The first query works by grouping together the rows on the unique column and counting rows. Anything with more than one row must be caused by duplicate values. If we're looking for duplicates of more than one column (or even all columns), then we have to use an SQL of the following form:
SELECT *
FROM mytable
WHERE (col1, col2, ... ,colN) IN
(SELECT col1, col2, ... ,colN
FROM mytable
GROUP BY col1, col2, ... ,colN
HAVING count(*) > 1);
Here, col1, col2, and so on until colN are the columns of the key.
Note that this type of query may need to sort the complete table on all the key columns. That will require sort space equal to the size of the table, so you'd better think first before running that SQL on very large tables. You'll probably benefit from a large work_mem setting for this query, probably 128 MB or more.

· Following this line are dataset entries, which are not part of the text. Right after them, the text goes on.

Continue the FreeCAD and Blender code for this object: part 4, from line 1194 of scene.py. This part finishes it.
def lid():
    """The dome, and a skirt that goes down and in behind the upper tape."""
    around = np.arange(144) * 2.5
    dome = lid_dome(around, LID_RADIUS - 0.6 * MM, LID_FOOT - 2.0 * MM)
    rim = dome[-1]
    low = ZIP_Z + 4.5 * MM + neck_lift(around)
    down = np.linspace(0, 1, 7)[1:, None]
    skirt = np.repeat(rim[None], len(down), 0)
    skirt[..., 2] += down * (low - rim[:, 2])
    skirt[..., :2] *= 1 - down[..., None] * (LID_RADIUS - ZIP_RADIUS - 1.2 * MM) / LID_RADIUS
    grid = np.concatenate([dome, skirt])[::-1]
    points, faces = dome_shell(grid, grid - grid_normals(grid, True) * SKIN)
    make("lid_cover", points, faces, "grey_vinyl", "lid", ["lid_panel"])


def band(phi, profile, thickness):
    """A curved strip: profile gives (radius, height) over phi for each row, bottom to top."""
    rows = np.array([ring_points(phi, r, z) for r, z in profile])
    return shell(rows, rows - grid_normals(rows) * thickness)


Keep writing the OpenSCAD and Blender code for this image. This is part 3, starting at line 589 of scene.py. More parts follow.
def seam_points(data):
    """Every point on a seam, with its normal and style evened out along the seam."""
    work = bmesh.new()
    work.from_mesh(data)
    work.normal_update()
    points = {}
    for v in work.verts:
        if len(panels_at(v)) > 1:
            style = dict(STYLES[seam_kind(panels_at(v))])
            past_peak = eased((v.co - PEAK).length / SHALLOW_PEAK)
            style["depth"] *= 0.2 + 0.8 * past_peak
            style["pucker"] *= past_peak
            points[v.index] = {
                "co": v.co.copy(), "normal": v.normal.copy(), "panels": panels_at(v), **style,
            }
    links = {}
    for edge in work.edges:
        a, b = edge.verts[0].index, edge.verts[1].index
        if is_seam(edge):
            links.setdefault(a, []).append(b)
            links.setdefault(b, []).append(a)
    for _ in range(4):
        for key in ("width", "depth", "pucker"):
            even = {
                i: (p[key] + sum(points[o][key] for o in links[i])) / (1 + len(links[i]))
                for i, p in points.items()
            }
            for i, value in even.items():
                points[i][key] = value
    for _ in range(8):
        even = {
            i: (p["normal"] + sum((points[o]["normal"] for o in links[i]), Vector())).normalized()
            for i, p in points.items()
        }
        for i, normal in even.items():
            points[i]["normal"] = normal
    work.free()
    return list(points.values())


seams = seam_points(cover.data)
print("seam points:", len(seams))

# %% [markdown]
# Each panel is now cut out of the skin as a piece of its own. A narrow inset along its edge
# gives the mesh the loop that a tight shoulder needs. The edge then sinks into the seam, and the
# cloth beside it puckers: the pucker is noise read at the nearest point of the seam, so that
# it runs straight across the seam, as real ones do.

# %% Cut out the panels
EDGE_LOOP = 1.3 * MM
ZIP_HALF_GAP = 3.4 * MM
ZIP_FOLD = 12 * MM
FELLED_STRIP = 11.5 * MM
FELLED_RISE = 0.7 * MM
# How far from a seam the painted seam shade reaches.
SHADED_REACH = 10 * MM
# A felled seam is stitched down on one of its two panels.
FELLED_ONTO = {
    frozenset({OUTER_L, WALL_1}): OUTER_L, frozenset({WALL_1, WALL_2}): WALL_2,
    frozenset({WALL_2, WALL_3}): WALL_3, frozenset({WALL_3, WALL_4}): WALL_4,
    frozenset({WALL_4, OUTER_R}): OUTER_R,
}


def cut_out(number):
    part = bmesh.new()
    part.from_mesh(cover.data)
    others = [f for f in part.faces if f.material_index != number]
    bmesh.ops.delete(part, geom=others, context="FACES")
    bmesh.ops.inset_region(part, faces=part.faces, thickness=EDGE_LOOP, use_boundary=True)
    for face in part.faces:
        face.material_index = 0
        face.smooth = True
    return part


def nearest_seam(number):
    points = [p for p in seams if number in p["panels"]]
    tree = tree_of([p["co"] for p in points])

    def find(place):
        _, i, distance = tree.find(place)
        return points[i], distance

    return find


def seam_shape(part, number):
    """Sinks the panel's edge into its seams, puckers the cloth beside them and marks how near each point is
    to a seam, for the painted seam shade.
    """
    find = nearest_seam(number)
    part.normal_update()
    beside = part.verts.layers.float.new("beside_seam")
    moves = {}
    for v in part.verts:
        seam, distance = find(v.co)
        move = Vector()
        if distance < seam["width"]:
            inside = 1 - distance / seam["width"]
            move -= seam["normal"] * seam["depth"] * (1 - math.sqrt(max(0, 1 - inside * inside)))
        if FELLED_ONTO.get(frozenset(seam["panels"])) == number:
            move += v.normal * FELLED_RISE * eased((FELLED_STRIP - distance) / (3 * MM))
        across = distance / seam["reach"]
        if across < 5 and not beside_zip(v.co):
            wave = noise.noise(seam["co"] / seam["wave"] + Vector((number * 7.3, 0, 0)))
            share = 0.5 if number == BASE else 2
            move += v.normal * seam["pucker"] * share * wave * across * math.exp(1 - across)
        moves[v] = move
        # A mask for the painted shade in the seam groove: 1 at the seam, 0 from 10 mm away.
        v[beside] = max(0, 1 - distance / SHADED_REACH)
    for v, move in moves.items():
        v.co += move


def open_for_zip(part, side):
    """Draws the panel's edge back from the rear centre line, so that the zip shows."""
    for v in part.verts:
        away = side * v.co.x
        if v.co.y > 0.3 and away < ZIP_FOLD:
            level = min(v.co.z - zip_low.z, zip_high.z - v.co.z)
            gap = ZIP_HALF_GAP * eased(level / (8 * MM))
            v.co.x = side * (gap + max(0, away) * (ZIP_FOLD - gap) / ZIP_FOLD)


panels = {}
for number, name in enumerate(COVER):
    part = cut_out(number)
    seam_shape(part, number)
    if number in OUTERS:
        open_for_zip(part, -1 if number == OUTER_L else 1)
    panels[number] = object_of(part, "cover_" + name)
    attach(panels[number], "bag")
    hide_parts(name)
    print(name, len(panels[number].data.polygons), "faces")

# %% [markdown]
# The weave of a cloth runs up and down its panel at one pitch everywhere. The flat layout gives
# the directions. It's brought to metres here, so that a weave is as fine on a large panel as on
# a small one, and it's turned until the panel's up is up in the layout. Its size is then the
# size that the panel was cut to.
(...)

The DELETE FROM ... USING query that we showed only works with PostgreSQL because it uses the ctid value, which is the internal identifier of each row in the table. If you wanted to run that query against more than one column, as we did earlier in the chapter, you'd need to extend the queries in step 3, as follows:
SELECT customerid, customer_name, ..., min(ctid) AS min_ctid
FROM ...
GROUP BY customerid, customer_name, ...
...;
Then, extend the query in step 4, like this:
DELETE FROM new_cust
...
WHERE new_cust.customerid = dups_cust.customerid
AND new_cust.customer_name = dups_cust.customer_name
AND ...
AND new_cust.ctid != dups_cust.min_ctid;
The preceding query works by grouping together all the rows with similar values and then finding the row with the lowest ctid value. The lowest will mean closer to the start of the table, so duplicates will be removed from the far end of the table. When we run VACUUM, we may find that the table gets smaller, because we have removed rows from the far end.
The BEGIN and COMMIT commands wrap the LOCK and DELETE commands into a single transaction, which is required. Otherwise, the lock will be released immediately after being taken.
Another reason to use a single transaction is that we can always roll back if anything goes wrong, which is a good thing when we are removing data from a live table.